Когда проделана большая подготовительная работа, то во время спектакля я могу дать полную свободу моему воображению и петь, рассказывать о тех картинах, что проходят, как движущаяся панорама, перед моим внутренним взором. Я пою не о том, что реально вижу перед собой и что видит публика. Для меня важнее мой второй план — о чем я думаю и что хочу вызвать в воображении публики. Часто это могут быть картины, совсем не относящиеся к данному месту действия. Например, в «Царской невесте», в последнем акте, я вижу себя не в душном царском тереме, набитом народом, где проходит действие, и не в саду с любимым Ваней, о котором поет потерявшая рассудок Марфа, а в бесконечном ослепительно-белом пространстве, где нет никого и ничего. Ни единой былинки. А только ее беспомощная фигурка в тяжелом царском облачении, жадно и безнадежно тянущаяся за своей далекой мечтой… За гранью мира. Мне необходим этот простор, этот слепяще-белый цвет внутри меня. Он ограждает меня от реальных персонажей, позволяет мне не видеть и не слышать их. Помогает создать в себе нужную мне мучительную напряженность, услышать в себе звенящую тишину… Тогда мне кажется, что из нее я могу послать мой голос, как лазерный луч, чтобы, пробив стены театра, он парил над всей вселенной, рассказывая о трагической судьбе Марфы — невесты царя Ивана Грозного.

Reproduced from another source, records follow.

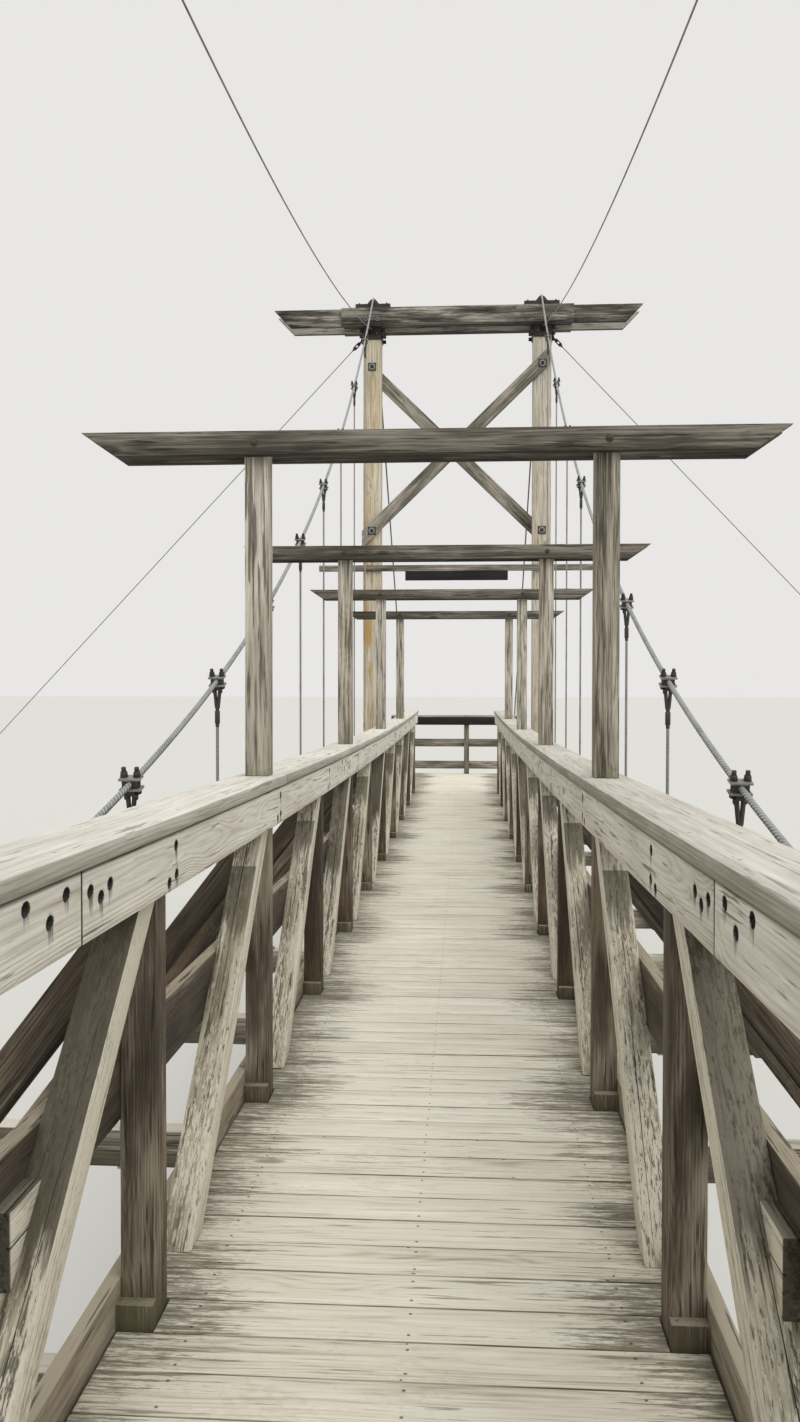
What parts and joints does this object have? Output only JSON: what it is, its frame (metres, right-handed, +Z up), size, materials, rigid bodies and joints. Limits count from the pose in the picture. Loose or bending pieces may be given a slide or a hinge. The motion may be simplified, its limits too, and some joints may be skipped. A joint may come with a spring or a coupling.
{
  "type": "timber suspension footbridge, half-scale model",
  "caption": "Timber suspension footbridge at 1:2 scale: railed truss walkway under gate frames, hung by rods from steel cables that pass over braced timber towers to ground anchors.",
  "frame": {"origin": "on the ground under the middle of the span", "axes": "+Y along the bridge to the far tower, +X to the right across the deck, +Z up"},
  "size_m": [9.97, 27.9774, 4.818],
  "materials": {
    "deck_timber": "bleached and worn deck boards",
    "truss_timber": "dark weathered timber with moss stains",
    "rail_timber": "bleached pale grey timber",
    "gate_timber": "weathered grey timber",
    "frame_timber": "weathered grey-brown timber",
    "leg_timber": "pale peeled timber with orange stains",
    "cable_steel": "galvanised wire rope and dark forged fittings",
    "anchor_concrete": null
  },
  "bodies": {
    "root": {"deck": "deck_timber", "floor_framing": "frame_timber", "left_side_truss": "truss_timber", "right_side_truss": "truss_timber", "left_inner_rail": "rail_timber", "left_outer_rail": "rail_timber", "right_inner_rail": "rail_timber", "right_outer_rail": "rail_timber", "left_handrail_with_gate_posts": "rail_timber", "right_handrail_with_gate_posts": "rail_timber", "gate_beam_1": "gate_timber", "gate_beam_2": "gate_timber", "gate_beam_3": "gate_timber", "gate_beam_4": "gate_timber", "gate_beam_5": "gate_timber", "gate_beam_6": "gate_timber", "gate_beam_7": "gate_timber", "gate_beam_8": "gate_timber", "gate_beam_9": "gate_timber", "gate_beam_10": "gate_timber", "far_tower_left_leg": "leg_timber", "far_tower_right_leg": "leg_timber", "far_tower_cap_beam": "gate_timber", "far_tower_front_brace": "frame_timber", "far_tower_back_brace": "frame_timber", "far_tower_strut_with_bare_board": "frame_timber", "near_tower_left_leg": "leg_timber", "near_tower_right_leg": "leg_timber", "near_tower_cap_beam": "gate_timber", "near_tower_front_brace": "frame_timber", "near_tower_back_brace": "frame_timber", "near_tower_strut_with_bare_board": "frame_timber", "left_main_cable": "cable_steel", "right_main_cable": "cable_steel", "left_tie_cable": "cable_steel", "right_tie_cable": "cable_steel", "far_left_side_guy": "cable_steel", "far_right_side_guy": "cable_steel", "near_left_side_guy": "cable_steel", "near_right_side_guy": "cable_steel", "far_left_anchor_block": "anchor_concrete", "far_right_anchor_block": "anchor_concrete", "near_left_anchor_block": "anchor_concrete", "near_right_anchor_block": "anchor_concrete", "far_landing": "frame_timber", "far_end_railing": "rail_timber", "near_landing": "frame_timber", "near_end_railing": "rail_timber"}
  },
  "joints": []
}
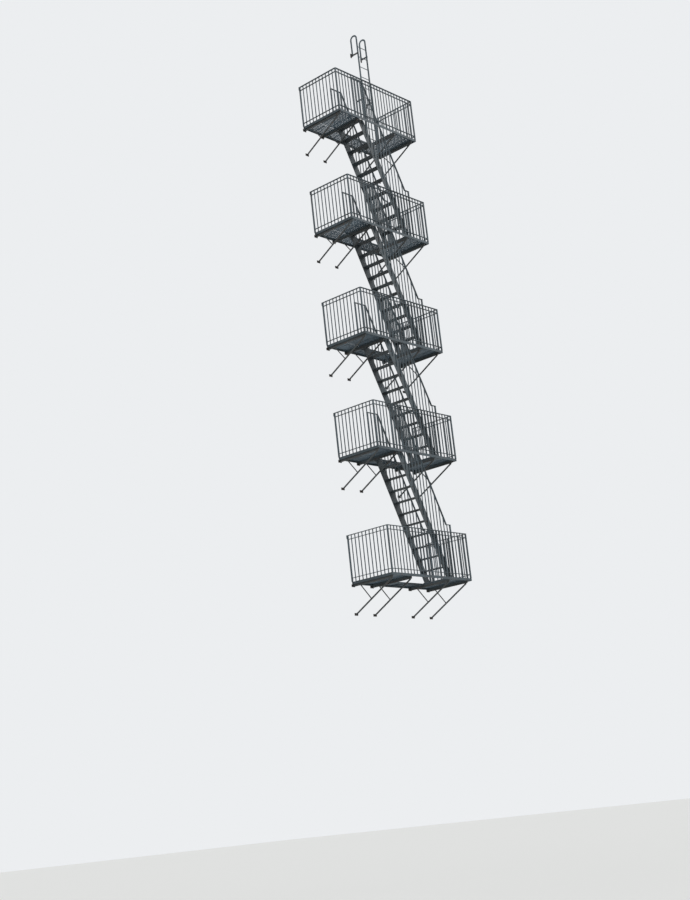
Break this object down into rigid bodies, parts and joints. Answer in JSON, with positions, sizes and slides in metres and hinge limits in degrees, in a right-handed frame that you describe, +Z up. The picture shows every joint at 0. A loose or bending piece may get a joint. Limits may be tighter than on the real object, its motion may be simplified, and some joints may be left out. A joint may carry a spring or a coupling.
{
  "type": "fire escape stair",
  "caption": "Wall-hung metal fire escape: railed slatted balconies on strutted brackets, steep straight stairs between them and a gooseneck ladder up to the roof.",
  "frame": {"origin": "middle of the wall face of the foot plate under the lowest balcony's left bracket, on the wall's face", "axes": "+X along the wall to the right as seen from the street, +Y into the wall, +Z up"},
  "size_m": [2.984, 1.287, 15.8748],
  "materials": {
    "frame_paint": "weathered dull paint with rust at the edges",
    "slat_paint": "worn, dirty dull paint",
    "rail_paint": "weathered dull paint with chips",
    "bracket_paint": "weathered dull paint with rust runs",
    "stringer_paint": "weathered dull paint, paler than the rails",
    "tread_paint": "worn, dirty dull paint",
    "ladder_paint": "weathered dull paint"
  },
  "bodies": {
    "root": {"balcony_1_frame": "frame_paint", "balcony_1_floor": "slat_paint", "balcony_1_front_rail": "rail_paint", "balcony_1_side_rails": "rail_paint", "balcony_1_brackets": "bracket_paint", "balcony_1_wall_plates": "bracket_paint", "balcony_2_frame": "frame_paint", "balcony_2_floor": "slat_paint", "balcony_2_front_rail": "rail_paint", "balcony_2_side_rails": "rail_paint", "balcony_2_brackets": "bracket_paint", "balcony_2_wall_plates": "bracket_paint", "balcony_3_frame": "frame_paint", "balcony_3_floor": "slat_paint", "balcony_3_front_rail": "rail_paint", "balcony_3_side_rails": "rail_paint", "balcony_3_brackets": "bracket_paint", "balcony_3_wall_plates": "bracket_paint", "balcony_4_frame": "frame_paint", "balcony_4_floor": "slat_paint", "balcony_4_front_rail": "rail_paint", "balcony_4_side_rails": "rail_paint", "balcony_4_brackets": "bracket_paint", "balcony_4_wall_plates": "bracket_paint", "balcony_5_frame": "frame_paint", "balcony_5_floor": "slat_paint", "balcony_5_front_rail": "rail_paint", "balcony_5_side_rails": "rail_paint", "balcony_5_brackets": "bracket_paint", "balcony_5_wall_plates": "bracket_paint", "flight_1_stringers": "stringer_paint", "flight_1_treads": "tread_paint", "flight_1_rails": "rail_paint", "flight_2_stringers": "stringer_paint", "flight_2_treads": "tread_paint", "flight_2_rails": "rail_paint", "flight_3_stringers": "stringer_paint", "flight_3_treads": "tread_paint", "flight_3_rails": "rail_paint", "flight_4_stringers": "stringer_paint", "flight_4_treads": "tread_paint", "flight_4_rails": "rail_paint", "roof_ladder_stiles": "ladder_paint", "roof_ladder_rungs": "ladder_paint", "roof_ladder_brackets": "bracket_paint"}
  },
  "joints": []
}
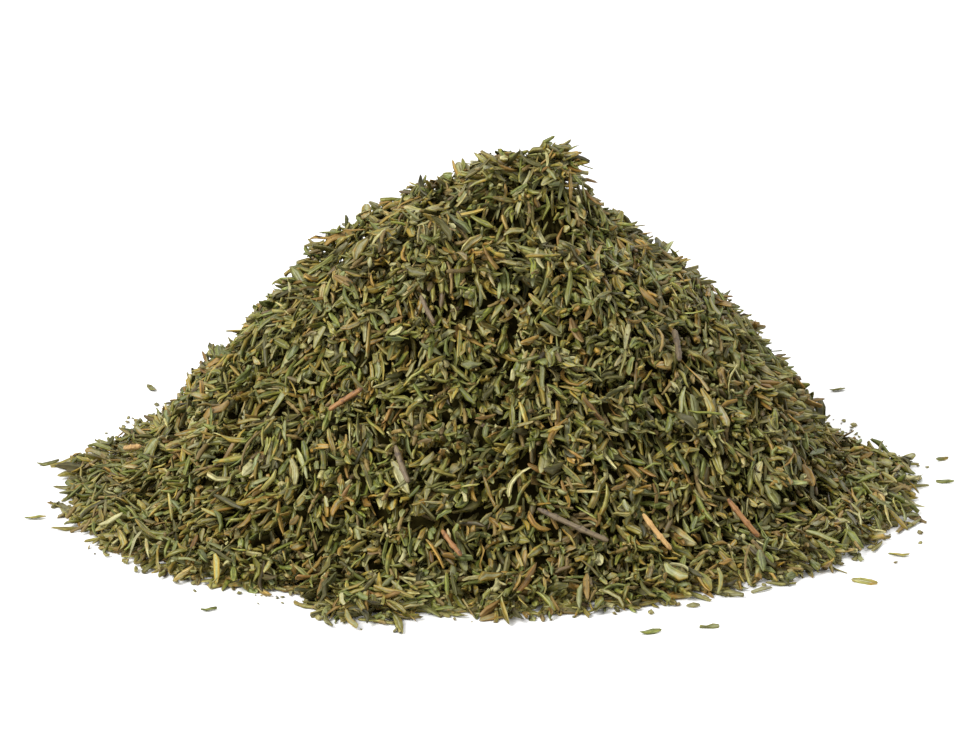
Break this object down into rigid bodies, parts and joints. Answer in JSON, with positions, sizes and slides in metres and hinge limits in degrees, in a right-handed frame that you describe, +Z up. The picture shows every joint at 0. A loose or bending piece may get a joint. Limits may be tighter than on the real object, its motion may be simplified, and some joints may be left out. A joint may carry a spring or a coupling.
{
  "type": "dried thyme heap",
  "caption": "Loose cone-shaped heap of rubbed dried thyme leaves with bits of stem on its slopes and stray leaves round its foot, resting on a flat base.",
  "frame": {"origin": "on the flat surface the heap lies on, under the middle of the heap", "axes": "+Z up, +X to the right along the heap's longest side, -Y towards the front"},
  "size_m": [0.1944, 0.1847, 0.0731],
  "materials": {
    "leaf": "matt dried leaf, olive green to khaki, paler underneath",
    "stray_leaf": "matt dried leaf, olive green",
    "russet_stem": "dry ribbed stem, red-brown",
    "dun_stem": "dry ribbed stem, purplish grey-brown",
    "straw_stem": "split stem, pale straw inside"
  },
  "bodies": {
    "root": {"leaf_heap": "leaf", "stem_1": "russet_stem", "stem_2": "dun_stem", "stem_3": "dun_stem", "stem_4": "russet_stem", "stem_5": "straw_stem", "stem_6": "russet_stem", "stem_7": "dun_stem", "stem_8": "straw_stem", "stem_9": "dun_stem", "stem_10": "dun_stem", "stem_11": "russet_stem", "stem_12": "straw_stem", "stray_leaf_1": "stray_leaf", "stray_leaf_2": "stray_leaf", "stray_leaf_3": "stray_leaf", "stray_leaf_4": "stray_leaf", "stray_leaf_5": "stray_leaf", "stray_leaf_6": "stray_leaf", "stray_leaf_7": "stray_leaf", "stray_leaf_8": "stray_leaf", "stray_leaf_9": "stray_leaf", "stray_leaf_10": "stray_leaf", "stray_leaf_11": "stray_leaf", "stray_leaf_12": "stray_leaf", "stray_leaf_13": "stray_leaf"}
  },
  "joints": []
}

Живя еще в Ленинграде, после блокады, я часто встречала недалеко от моего дома безумную женщину. В руках она всегда держала несколько сухих веток и щепок и, крепко прижимая их к груди, часами что-то сосредоточенно искала на тротуаре. Она никогда ни к кому не обращалась и ни на кого не смотрела. Помню, как при первой встрече меня потрясла нечеловеческая напряженность, от чаяние ее взгляда, устремленного внутрь себя. Будто старается она что-то вспомнить, силится лучше разглядеть в глубине бездонной пропасти что-то ведомое лишь ей одной… Этот эпизод из жизни пришел мне на помощь, когда я готовила Марфу в «Царской невесте».
В первый раз я спела партию Аиды в сезоне 1957/58 года в Большом театре. Как всегда, начав сезон в сентябре, рассчитав репетиции, я наметила свое первое выступление в «Аиде» на март, а вскоре поняла, что у нас будет еще ребенок. Ну, что мне делать! Ольге лишь полтора года. Я только теперь начала в полную силу работать, у меня такие интересные планы, и вот все рушится. Мой муж ликовал, а мне рисовались картины нашей будущей жизни. Римма у нас одна, и на ней весь дом, Ольга, а теперь вот появится еще один ребенок. Вторую домработницу брать невозможно: моя Лепорелла органически не выносит чьего-либо присутствия в своем царстве — в кухне и детской. Все мои попытки в этом направлении кончались скандалом, слезами и бегством очередной жертвы. Я знаю, что она любит меня, но время от времени, «для разрядки», она хлопает дверью и уходит «навсегда». Я тоже ее люблю, а потому через некоторое время я зову ее, она возвращается и великодушно прощает меня. Если же я ее не зову, то все равно она возвращается, и тогда я прощаю ее. Это наша жизнь.